Return verbatim the inclusive range of lines running from the line that contains "What build123d script" to the line that contains "edge_break = 0.3". Omit every other line.

* Dataset excerpts:
########################################

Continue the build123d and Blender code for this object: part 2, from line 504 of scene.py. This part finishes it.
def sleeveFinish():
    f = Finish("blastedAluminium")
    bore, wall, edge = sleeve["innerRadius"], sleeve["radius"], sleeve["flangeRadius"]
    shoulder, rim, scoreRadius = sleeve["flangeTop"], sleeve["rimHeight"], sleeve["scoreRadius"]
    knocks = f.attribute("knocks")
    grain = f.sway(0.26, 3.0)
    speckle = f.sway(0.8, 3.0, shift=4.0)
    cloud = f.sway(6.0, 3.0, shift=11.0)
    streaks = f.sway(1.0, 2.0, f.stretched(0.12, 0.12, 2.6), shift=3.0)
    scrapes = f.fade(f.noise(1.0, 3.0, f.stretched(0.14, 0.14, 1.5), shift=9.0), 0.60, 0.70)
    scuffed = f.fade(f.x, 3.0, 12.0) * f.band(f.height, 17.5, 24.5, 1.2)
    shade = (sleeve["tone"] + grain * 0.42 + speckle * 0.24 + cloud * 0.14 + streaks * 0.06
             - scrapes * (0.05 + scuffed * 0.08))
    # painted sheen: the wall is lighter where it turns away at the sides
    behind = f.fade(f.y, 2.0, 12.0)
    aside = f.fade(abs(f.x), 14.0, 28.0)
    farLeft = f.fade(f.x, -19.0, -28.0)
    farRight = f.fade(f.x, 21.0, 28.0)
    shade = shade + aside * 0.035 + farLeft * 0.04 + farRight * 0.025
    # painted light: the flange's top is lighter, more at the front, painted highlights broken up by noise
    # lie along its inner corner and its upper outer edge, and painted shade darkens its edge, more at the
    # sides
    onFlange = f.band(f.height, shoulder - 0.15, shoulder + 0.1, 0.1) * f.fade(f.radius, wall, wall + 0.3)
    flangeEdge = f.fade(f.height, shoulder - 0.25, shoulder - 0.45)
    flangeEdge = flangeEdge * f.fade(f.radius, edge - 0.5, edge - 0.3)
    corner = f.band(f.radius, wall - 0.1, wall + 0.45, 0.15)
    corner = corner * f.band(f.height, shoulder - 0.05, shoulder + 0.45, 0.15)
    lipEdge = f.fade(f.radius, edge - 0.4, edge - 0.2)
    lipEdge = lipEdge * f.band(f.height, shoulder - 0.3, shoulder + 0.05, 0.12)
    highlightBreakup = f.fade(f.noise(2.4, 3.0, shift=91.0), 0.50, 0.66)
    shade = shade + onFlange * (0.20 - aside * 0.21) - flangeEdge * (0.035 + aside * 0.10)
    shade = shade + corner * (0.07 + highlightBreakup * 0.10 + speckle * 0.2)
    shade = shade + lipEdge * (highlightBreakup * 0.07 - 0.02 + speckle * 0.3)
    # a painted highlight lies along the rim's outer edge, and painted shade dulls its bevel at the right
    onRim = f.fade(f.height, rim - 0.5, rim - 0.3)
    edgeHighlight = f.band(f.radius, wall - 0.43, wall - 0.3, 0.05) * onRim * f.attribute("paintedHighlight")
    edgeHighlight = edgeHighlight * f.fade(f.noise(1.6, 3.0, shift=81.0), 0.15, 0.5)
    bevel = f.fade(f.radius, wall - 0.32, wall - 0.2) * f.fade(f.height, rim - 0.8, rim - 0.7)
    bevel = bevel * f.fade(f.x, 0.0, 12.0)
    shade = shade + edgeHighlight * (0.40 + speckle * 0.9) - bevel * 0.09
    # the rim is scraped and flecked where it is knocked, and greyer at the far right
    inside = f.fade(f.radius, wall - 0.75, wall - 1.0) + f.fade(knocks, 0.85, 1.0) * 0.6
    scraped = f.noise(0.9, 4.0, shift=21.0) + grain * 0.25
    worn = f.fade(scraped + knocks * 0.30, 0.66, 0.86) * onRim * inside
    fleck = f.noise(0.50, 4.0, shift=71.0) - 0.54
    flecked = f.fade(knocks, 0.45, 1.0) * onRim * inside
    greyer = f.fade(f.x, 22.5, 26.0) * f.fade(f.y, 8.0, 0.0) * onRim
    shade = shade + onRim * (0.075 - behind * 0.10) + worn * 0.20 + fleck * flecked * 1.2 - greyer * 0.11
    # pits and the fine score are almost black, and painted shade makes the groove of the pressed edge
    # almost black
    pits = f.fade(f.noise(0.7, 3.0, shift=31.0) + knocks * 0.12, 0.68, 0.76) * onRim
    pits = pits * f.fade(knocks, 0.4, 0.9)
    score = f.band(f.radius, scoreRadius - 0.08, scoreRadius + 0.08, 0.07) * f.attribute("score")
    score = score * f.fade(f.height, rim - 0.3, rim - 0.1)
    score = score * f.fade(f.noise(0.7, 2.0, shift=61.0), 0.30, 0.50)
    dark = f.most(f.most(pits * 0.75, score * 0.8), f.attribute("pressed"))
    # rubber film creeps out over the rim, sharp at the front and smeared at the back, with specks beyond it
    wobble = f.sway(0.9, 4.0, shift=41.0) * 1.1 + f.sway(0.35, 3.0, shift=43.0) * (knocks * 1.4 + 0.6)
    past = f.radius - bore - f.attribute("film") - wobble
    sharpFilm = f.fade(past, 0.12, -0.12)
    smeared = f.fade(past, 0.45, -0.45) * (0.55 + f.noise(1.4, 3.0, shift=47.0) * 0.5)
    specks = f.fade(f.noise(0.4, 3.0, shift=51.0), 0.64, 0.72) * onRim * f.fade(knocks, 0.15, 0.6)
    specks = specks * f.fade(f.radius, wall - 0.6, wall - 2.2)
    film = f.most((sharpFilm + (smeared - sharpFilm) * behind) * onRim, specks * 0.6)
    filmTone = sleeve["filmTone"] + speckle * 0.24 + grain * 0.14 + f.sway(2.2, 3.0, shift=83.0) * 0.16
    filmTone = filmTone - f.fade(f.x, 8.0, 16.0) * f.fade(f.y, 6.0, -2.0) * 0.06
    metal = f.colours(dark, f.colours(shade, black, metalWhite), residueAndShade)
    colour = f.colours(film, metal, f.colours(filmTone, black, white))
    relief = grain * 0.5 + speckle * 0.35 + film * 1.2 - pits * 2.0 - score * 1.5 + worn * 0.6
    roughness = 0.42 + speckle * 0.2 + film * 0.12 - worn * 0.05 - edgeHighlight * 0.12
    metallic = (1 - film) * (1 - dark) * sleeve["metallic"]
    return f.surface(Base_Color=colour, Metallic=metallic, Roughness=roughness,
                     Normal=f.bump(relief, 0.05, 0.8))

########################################

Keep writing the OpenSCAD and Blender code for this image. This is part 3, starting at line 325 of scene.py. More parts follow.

########################################

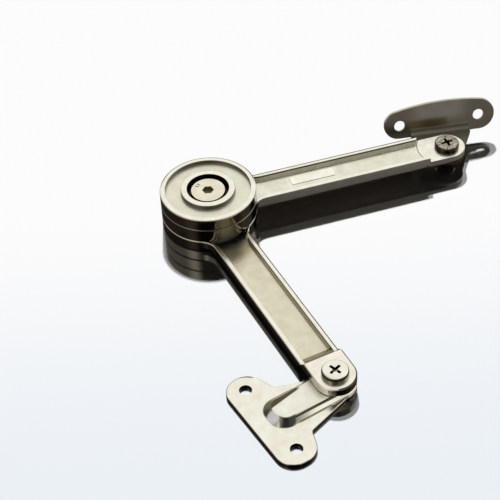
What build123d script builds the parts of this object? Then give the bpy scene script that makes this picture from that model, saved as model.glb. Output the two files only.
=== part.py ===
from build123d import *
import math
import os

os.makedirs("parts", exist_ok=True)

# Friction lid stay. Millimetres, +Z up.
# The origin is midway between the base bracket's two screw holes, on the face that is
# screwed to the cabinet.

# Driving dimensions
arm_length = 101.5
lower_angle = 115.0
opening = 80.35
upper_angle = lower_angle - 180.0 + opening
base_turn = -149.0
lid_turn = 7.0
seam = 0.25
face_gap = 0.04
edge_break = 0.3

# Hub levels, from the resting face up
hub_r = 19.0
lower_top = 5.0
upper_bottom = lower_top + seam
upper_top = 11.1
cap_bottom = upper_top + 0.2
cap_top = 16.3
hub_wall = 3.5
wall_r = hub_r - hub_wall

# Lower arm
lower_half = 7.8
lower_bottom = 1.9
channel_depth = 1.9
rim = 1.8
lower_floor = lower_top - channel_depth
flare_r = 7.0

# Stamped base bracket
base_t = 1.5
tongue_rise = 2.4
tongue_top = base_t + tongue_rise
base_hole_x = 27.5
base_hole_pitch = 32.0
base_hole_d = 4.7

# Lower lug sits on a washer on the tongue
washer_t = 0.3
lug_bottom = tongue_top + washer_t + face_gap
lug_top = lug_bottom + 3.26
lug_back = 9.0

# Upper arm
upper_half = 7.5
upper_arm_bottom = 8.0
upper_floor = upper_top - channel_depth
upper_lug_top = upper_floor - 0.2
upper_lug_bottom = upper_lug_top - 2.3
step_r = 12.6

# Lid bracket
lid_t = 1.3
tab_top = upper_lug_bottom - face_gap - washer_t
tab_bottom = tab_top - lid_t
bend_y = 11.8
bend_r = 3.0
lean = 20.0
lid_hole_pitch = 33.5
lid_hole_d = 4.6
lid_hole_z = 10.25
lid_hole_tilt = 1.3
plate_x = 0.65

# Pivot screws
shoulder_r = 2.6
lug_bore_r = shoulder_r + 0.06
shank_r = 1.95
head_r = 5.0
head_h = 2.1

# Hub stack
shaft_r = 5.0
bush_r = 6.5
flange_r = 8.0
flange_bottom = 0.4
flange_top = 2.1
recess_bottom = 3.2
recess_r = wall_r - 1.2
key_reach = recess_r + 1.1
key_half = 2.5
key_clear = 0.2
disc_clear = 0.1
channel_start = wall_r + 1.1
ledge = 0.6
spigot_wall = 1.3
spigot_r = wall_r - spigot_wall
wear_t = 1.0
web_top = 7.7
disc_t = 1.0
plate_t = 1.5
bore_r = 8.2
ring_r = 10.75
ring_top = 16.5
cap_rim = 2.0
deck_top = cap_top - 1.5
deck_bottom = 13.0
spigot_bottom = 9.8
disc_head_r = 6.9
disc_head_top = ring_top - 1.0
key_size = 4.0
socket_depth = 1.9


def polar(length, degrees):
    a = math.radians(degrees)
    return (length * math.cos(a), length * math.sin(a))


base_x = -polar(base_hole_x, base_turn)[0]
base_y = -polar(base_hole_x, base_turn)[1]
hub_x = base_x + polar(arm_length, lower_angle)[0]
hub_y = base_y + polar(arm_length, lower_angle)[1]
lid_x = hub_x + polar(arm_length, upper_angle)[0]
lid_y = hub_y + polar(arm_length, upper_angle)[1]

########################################

* Exercise result:
What build123d script builds the parts of this object? Then give the bpy scene script that makes this picture from that model, saved as model.glb. Output the two files only.
=== part.py ===
from build123d import *
import math
import os

os.makedirs("parts", exist_ok=True)

# Friction lid stay. Millimetres, +Z up.
# The origin is midway between the base bracket's two screw holes, on the face that is
# screwed to the cabinet.

# Driving dimensions
arm_length = 101.5
lower_angle = 115.0
opening = 80.35
upper_angle = lower_angle - 180.0 + opening
base_turn = -149.0
lid_turn = 7.0
seam = 0.25
face_gap = 0.04
edge_break = 0.3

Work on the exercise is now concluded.